#### WHAT IS NEEDED
Among the entries that follow, tally the lines with the string "this". Give no more than the number.

--- begin ---

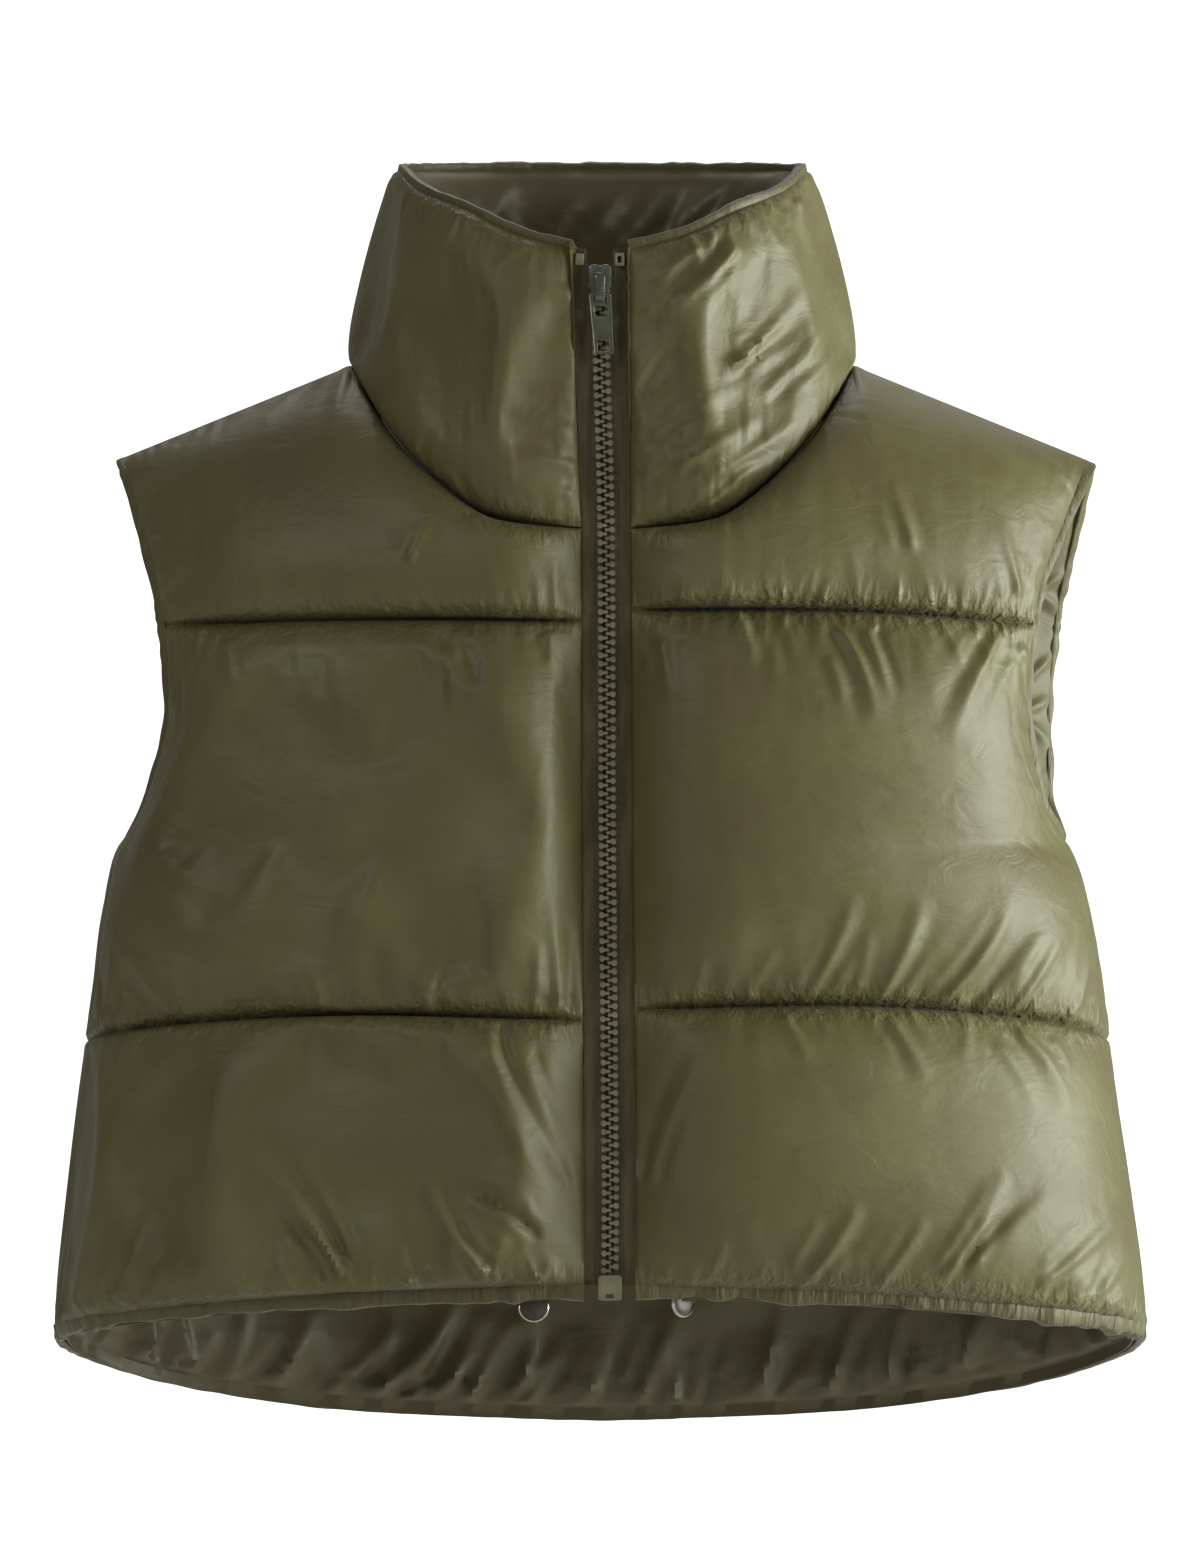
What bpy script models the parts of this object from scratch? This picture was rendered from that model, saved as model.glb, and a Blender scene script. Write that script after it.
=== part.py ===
"""Cropped puffer vest with a high stand collar and a front zip, hollow, as if filled by a wearer.

Metres, +Z up. The front faces -Y, the wearer's left is +X. The origin is midway between the
two neck points, where the vest rests on the shoulders. Every cloth piece is one closed wall:
a grid of points on its plain inside, and the same grid moved out by the quilted thickness.
"""

import math

import bmesh
import bpy
from mathutils import Vector

# ---- driving sizes -------------------------------------------------------------------

SEAM_GAP = 0.0003        # between pieces that are sewn edge to edge
NECK_GAP = 0.0009        # the same round the neck, where the panels turn sharply
WALL = 0.004             # shell, padding and lining pressed together at a seam
NECK_POINT = (0.1084, 0.0018)    # sideways place and height, where neck meets shoulder
SHOULDER_TIP = (0.2072, -0.0382)
SHOULDER_SLOPE = (SHOULDER_TIP[1] - NECK_POINT[1]) / (SHOULDER_TIP[0] - NECK_POINT[0])
SHOULDER_ROUND = 0.120   # height over which the chest turns back into the shoulder
ROUNDNESS = 2.4          # exponent of the body's rings
ARMHOLE_BASE = -0.2050   # where the side seam ends
NECK_FRONT_HEIGHT = -0.0690
NECK_BACK_HEIGHT = -0.0080

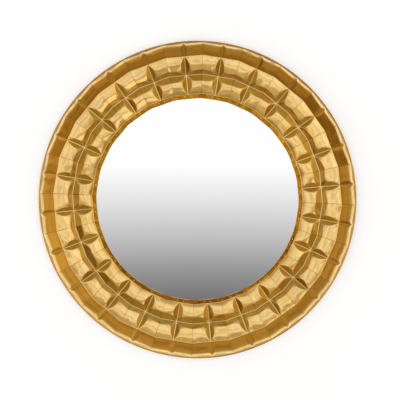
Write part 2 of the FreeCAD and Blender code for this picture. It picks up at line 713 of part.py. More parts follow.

--- end ---

#### ANSWER TO THE EXERCISE
2